A study of fluid flow manifolds by numerical simulation and experimentation

A synergistic study encompassing numerical simulations and experiments has been performed to devise means for creating uniform-mass-flowrate jets exiting from a manifold. The initial focus of the work was to identify a turbulence model that is appropriate for the accurate numerical simulation of the fluid flow within the manifold. The selection process involved the collection of manifold pressure data and a side-by-side comparison of the data with corresponding prediction from numerical simulations. Two modalities were employed with the goal of tailoring the nature of the jets produced by the fluid exiting the manifold via an array of apertures.
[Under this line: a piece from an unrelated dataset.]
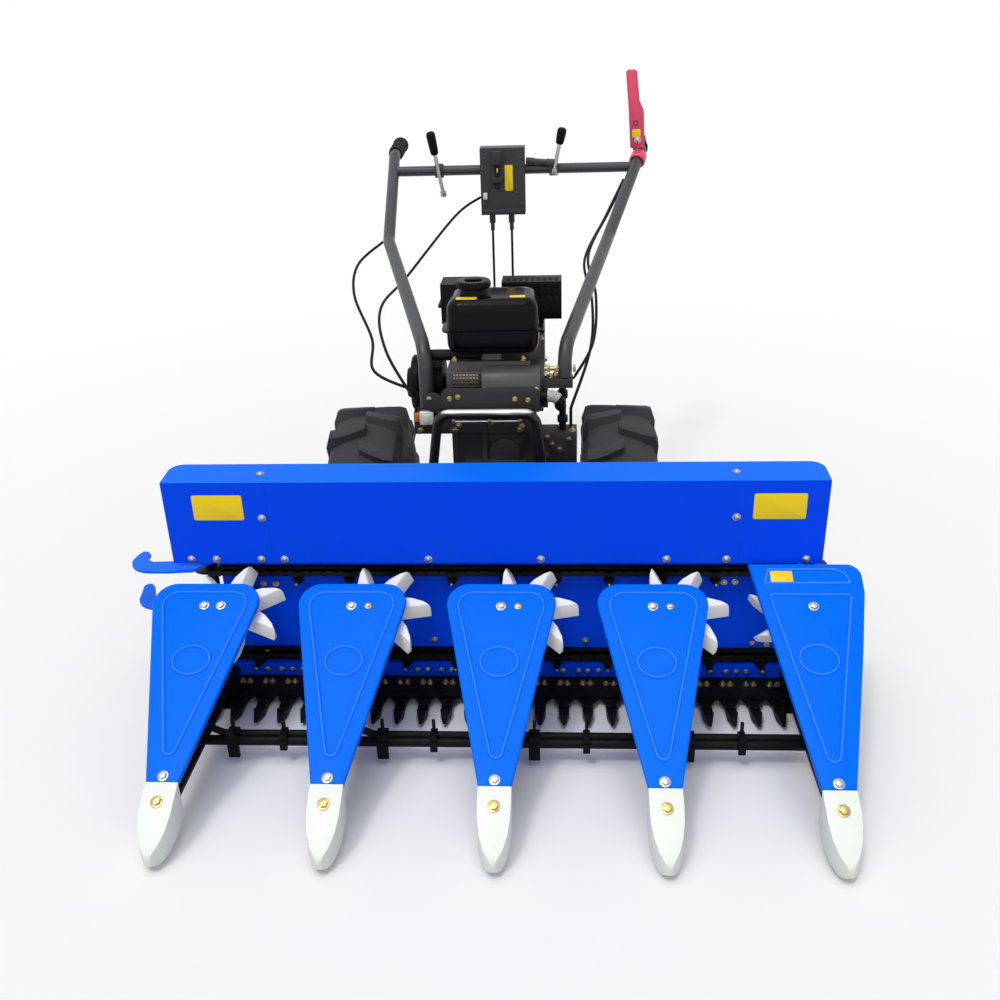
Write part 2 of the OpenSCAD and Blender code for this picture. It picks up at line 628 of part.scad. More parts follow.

One of these modalities is to vary the ratio of the total cross-sectional area of the exit apertures to the cross-sectional area of the manifold. It was found that jet-to-jet mass flowrate uniformity to within +/- 2% was achieved for an area ratio of 0.135. The other modality is based on affixing tubes to each exit aperture, thereby creating a pressure drop downstream of the manifold. Parametric variations of the length of the outflow tubes enabled control of the downstream pressure drop. Although adding downstream pressure loading increased the degree of uniformity of the jet-to-jet mass flowrates, it was not as effective as was the variation of the area ratio of the first modality. The degree of jet-to-jet uniformity of jets of different cross section was also investigated. The three situations examined were (a) an array of round jets, (b) an array of rectangular jets, and (c) a continuous slot. Among these, the slot produced the most uniform outflow from the manifold.